— Begin DATA EXCERPT —

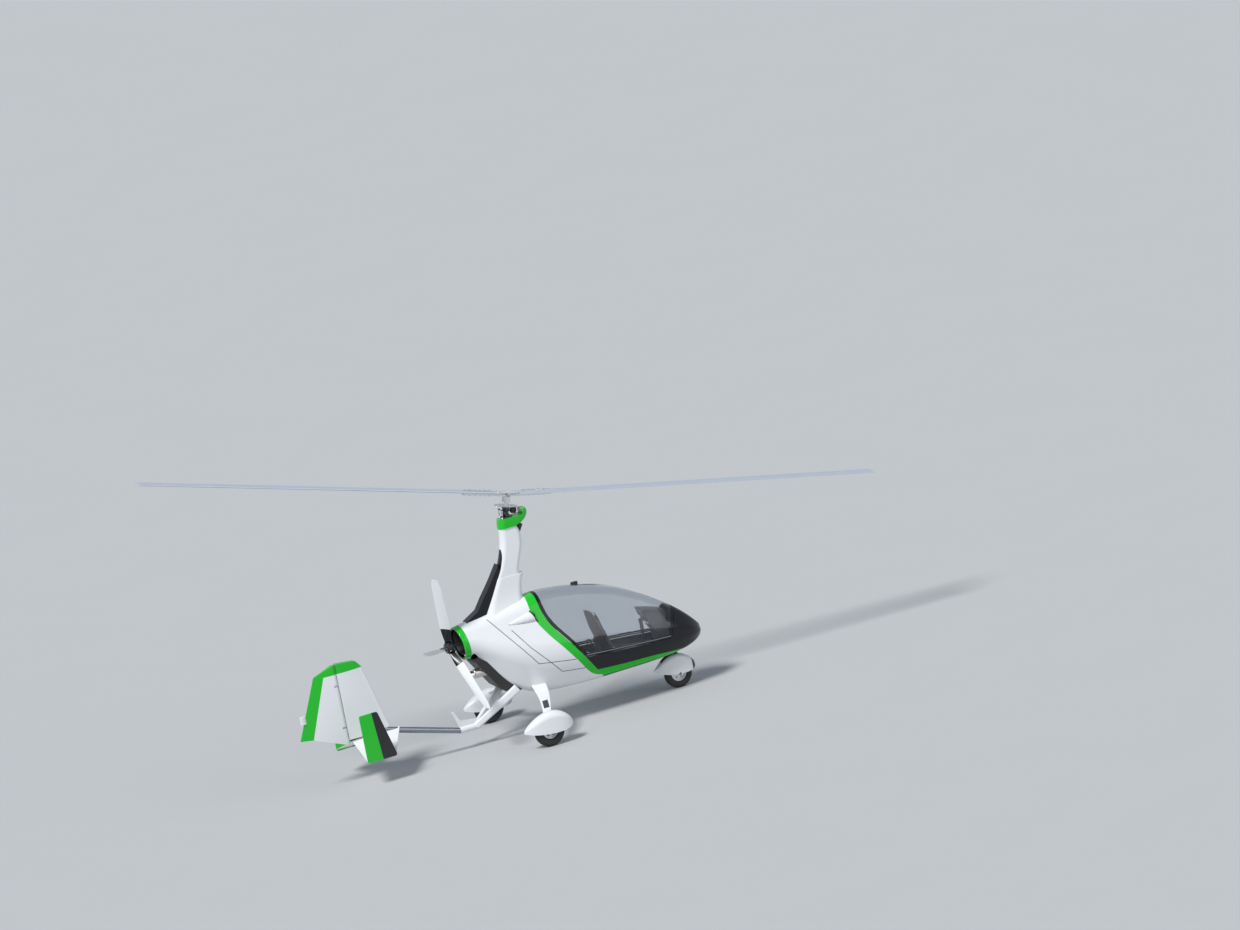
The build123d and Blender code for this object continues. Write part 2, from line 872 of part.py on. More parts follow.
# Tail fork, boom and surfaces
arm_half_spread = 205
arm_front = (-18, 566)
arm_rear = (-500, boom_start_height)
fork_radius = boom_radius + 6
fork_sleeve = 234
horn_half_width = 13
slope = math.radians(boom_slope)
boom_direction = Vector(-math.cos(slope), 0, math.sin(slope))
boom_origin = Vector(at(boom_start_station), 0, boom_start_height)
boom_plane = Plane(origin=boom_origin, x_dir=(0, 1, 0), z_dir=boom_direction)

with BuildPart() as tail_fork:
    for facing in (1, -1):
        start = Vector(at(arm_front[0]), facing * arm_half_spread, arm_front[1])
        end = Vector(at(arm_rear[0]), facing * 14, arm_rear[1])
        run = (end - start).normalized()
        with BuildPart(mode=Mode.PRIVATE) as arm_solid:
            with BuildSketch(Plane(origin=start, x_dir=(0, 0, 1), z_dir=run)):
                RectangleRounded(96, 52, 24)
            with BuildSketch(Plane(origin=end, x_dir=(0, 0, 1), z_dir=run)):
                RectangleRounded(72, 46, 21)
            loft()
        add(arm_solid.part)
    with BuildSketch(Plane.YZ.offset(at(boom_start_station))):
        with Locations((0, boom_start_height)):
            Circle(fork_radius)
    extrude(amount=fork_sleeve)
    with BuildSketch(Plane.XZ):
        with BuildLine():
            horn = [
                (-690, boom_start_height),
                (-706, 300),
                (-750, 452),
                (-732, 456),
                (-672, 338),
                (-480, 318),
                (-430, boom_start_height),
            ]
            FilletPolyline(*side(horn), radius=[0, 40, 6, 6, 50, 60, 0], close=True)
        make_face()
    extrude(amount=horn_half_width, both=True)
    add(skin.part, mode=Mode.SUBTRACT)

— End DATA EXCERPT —

* TO DO
Take the data above and return it exactly.

* RESPONSE FOR THIS EXERCISE
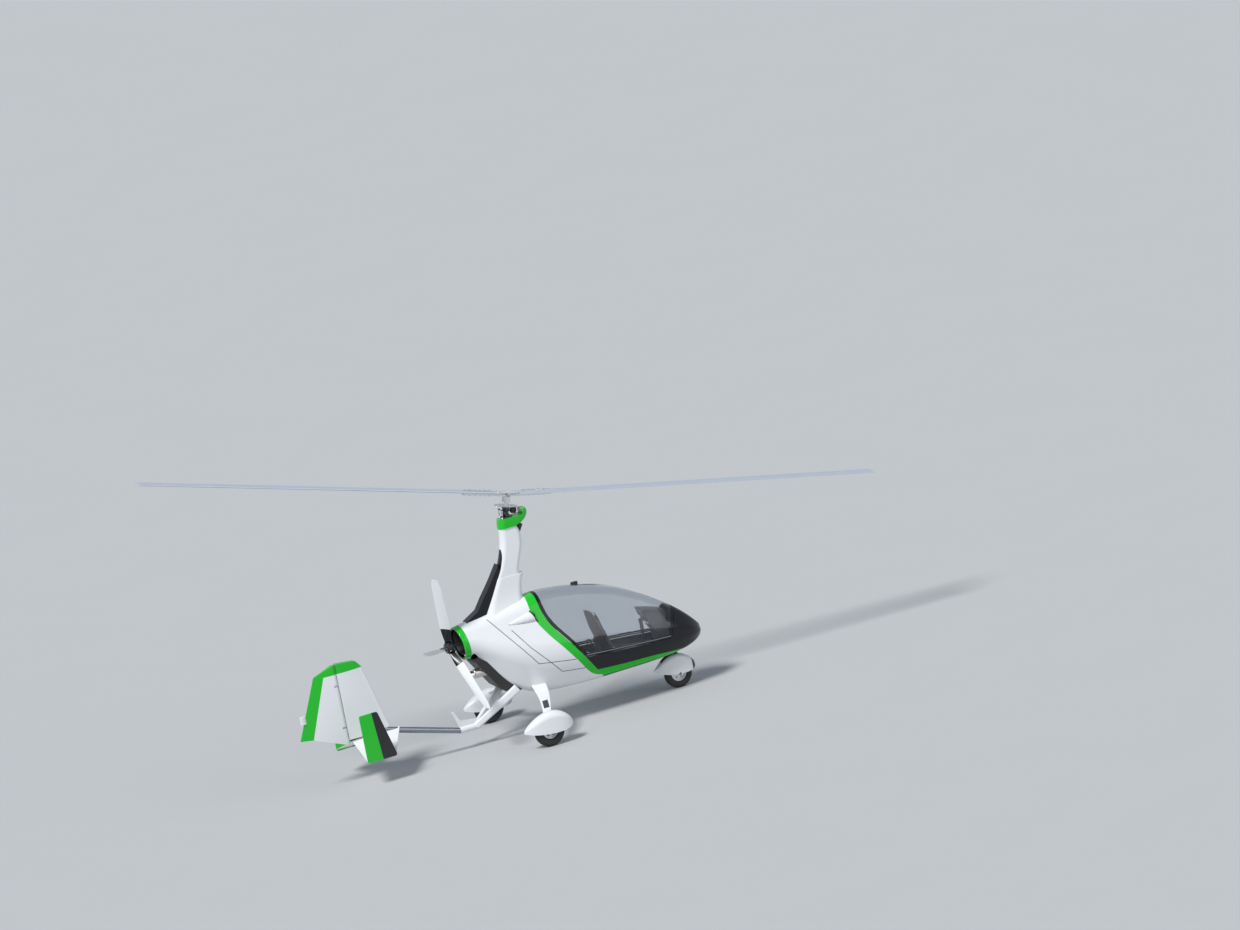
The build123d and Blender code for this object continues. Write part 2, from line 872 of part.py on. More parts follow.
# Tail fork, boom and surfaces
arm_half_spread = 205
arm_front = (-18, 566)
arm_rear = (-500, boom_start_height)
fork_radius = boom_radius + 6
fork_sleeve = 234
horn_half_width = 13
slope = math.radians(boom_slope)
boom_direction = Vector(-math.cos(slope), 0, math.sin(slope))
boom_origin = Vector(at(boom_start_station), 0, boom_start_height)
boom_plane = Plane(origin=boom_origin, x_dir=(0, 1, 0), z_dir=boom_direction)

with BuildPart() as tail_fork:
    for facing in (1, -1):
        start = Vector(at(arm_front[0]), facing * arm_half_spread, arm_front[1])
        end = Vector(at(arm_rear[0]), facing * 14, arm_rear[1])
        run = (end - start).normalized()
        with BuildPart(mode=Mode.PRIVATE) as arm_solid:
            with BuildSketch(Plane(origin=start, x_dir=(0, 0, 1), z_dir=run)):
                RectangleRounded(96, 52, 24)
            with BuildSketch(Plane(origin=end, x_dir=(0, 0, 1), z_dir=run)):
                RectangleRounded(72, 46, 21)
            loft()
        add(arm_solid.part)
    with BuildSketch(Plane.YZ.offset(at(boom_start_station))):
        with Locations((0, boom_start_height)):
            Circle(fork_radius)
    extrude(amount=fork_sleeve)
    with BuildSketch(Plane.XZ):
        with BuildLine():
            horn = [
                (-690, boom_start_height),
                (-706, 300),
                (-750, 452),
                (-732, 456),
                (-672, 338),
                (-480, 318),
                (-430, boom_start_height),
            ]
            FilletPolyline(*side(horn), radius=[0, 40, 6, 6, 50, 60, 0], close=True)
        make_face()
    extrude(amount=horn_half_width, both=True)
    add(skin.part, mode=Mode.SUBTRACT)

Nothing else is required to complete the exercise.